Extracted records ▸
◆ ◆ ◆
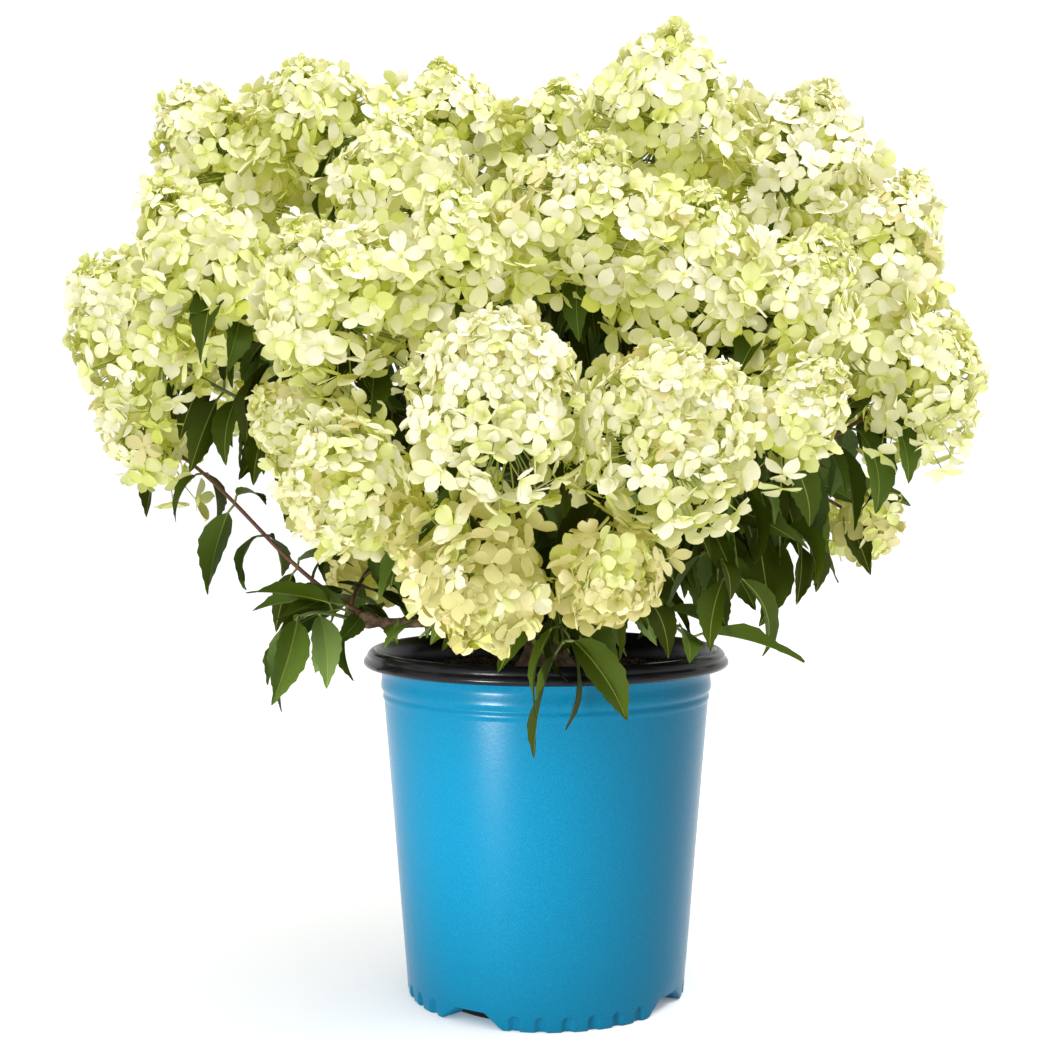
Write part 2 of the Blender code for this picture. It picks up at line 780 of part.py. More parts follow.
◆ ◆ ◆
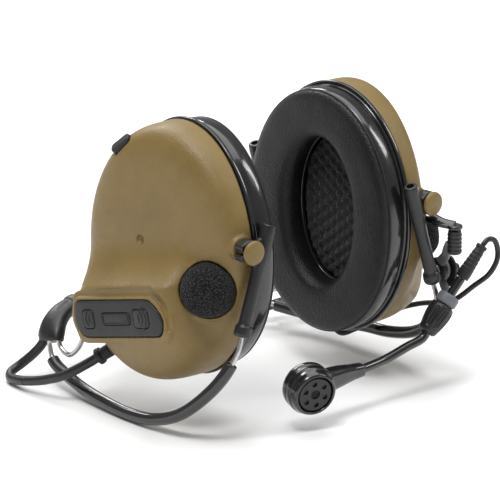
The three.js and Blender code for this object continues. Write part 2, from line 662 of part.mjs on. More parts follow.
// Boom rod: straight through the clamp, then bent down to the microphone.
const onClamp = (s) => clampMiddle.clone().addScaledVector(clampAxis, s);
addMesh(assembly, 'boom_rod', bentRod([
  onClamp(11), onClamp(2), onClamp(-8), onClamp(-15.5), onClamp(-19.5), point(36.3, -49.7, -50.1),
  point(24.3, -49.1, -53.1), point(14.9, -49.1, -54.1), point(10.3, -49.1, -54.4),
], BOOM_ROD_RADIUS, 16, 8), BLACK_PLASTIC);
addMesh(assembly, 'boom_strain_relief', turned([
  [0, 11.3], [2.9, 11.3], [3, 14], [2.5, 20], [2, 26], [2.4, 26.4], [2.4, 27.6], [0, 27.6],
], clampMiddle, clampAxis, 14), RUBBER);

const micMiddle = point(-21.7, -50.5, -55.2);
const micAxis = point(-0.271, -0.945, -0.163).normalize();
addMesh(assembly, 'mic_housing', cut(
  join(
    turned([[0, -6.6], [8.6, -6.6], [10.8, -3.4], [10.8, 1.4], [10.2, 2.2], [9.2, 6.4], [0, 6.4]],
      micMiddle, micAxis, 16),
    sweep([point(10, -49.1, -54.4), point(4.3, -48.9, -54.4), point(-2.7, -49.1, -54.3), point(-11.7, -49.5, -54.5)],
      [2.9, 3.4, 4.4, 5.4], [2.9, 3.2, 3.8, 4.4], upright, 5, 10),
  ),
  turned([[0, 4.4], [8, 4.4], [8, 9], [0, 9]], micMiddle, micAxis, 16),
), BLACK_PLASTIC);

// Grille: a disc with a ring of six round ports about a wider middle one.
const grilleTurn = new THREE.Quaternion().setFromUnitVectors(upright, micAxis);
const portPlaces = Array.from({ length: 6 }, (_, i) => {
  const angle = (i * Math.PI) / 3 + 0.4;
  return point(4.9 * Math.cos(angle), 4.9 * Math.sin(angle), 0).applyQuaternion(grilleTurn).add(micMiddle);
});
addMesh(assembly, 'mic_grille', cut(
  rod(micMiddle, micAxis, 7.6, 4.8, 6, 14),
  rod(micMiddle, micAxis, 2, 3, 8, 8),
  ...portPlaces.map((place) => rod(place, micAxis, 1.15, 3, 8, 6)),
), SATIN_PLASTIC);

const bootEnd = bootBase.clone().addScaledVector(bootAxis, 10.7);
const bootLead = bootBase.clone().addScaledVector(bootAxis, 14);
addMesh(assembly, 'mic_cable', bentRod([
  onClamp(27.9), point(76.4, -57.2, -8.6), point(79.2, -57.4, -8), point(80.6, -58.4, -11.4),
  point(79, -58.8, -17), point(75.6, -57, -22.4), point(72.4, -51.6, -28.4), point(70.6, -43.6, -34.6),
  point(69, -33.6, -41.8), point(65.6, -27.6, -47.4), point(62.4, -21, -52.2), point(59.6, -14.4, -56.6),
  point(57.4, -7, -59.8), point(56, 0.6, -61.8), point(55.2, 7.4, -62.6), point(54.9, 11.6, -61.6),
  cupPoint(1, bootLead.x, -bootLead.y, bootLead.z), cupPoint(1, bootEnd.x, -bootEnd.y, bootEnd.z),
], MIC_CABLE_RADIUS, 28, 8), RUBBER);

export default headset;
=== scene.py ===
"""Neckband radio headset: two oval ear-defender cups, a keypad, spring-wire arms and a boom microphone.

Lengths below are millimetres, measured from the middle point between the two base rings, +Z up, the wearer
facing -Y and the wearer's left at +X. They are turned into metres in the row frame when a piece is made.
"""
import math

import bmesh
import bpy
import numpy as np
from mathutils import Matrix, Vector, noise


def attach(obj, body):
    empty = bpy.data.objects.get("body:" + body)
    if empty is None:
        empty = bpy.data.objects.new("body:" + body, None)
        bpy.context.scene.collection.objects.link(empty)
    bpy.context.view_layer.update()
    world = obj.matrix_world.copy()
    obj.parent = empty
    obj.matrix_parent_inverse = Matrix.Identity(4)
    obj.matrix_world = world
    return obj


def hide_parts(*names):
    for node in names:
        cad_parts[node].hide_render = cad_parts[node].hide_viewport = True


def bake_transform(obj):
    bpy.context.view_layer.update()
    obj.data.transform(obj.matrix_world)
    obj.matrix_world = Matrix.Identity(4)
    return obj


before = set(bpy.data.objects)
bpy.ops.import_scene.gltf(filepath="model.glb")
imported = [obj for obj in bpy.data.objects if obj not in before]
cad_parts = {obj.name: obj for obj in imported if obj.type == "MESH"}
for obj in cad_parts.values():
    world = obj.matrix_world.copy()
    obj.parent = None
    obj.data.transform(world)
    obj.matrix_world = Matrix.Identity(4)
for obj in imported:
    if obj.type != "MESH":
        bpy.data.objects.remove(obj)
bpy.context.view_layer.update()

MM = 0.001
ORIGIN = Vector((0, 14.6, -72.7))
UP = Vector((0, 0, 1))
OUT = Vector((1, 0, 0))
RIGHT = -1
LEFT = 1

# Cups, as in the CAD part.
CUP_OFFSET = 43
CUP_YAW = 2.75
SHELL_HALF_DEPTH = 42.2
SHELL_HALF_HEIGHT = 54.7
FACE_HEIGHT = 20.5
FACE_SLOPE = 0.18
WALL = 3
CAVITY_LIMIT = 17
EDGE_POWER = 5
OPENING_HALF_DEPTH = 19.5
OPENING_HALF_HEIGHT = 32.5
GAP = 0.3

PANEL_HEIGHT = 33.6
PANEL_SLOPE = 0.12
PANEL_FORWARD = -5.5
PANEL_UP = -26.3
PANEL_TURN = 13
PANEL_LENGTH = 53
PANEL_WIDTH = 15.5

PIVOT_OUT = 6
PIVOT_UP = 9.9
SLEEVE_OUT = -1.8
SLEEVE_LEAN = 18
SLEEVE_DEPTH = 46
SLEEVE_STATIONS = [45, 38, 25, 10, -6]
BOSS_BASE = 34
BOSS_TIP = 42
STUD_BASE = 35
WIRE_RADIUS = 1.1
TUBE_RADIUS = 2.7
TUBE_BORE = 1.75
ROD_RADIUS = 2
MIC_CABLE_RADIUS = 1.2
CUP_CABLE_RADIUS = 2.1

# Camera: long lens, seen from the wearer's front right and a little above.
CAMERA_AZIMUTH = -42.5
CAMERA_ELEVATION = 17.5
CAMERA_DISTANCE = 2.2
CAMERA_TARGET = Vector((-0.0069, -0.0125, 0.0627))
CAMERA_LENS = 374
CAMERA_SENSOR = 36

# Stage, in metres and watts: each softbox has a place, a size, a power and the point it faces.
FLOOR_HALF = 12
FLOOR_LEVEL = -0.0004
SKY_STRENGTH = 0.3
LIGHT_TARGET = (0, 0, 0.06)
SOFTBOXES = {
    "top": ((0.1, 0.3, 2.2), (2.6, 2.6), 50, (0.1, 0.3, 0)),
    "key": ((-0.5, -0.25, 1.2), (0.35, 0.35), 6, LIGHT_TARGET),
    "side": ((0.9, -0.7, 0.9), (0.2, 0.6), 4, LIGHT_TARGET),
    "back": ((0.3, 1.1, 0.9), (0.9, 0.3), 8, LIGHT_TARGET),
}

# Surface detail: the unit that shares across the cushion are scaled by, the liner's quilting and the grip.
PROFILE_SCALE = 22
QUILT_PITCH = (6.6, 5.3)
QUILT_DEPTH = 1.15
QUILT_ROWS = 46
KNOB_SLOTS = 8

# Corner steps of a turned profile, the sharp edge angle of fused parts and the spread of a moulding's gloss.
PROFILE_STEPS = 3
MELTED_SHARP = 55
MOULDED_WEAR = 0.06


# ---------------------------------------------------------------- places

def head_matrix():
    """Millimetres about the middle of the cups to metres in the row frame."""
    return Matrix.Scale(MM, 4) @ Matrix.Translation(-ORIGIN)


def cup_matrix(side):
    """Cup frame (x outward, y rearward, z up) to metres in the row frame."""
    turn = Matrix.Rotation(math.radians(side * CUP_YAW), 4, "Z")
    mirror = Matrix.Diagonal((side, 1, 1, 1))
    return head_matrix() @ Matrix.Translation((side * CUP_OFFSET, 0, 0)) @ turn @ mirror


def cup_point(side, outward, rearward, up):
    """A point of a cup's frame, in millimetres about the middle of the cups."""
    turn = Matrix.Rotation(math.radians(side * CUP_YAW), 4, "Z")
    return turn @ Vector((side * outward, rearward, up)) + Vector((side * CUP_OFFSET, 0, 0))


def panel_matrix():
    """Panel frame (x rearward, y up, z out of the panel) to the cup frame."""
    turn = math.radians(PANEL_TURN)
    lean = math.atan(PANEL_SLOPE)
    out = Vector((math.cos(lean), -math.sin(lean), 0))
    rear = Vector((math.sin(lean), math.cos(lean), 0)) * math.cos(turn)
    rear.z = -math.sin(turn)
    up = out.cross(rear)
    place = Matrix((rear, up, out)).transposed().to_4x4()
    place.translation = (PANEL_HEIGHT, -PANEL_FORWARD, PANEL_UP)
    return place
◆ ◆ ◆
Task ▸ Where does the word "data" appear in the listing? List each line that holds it.

Written solution ▸
    empty = bpy.data.objects.get("body:" + body)
        empty = bpy.data.objects.new("body:" + body, None)
    obj.data.transform(obj.matrix_world)
before = set(bpy.data.objects)
imported = [obj for obj in bpy.data.objects if obj not in before]
    obj.data.transform(world)
        bpy.data.objects.remove(obj)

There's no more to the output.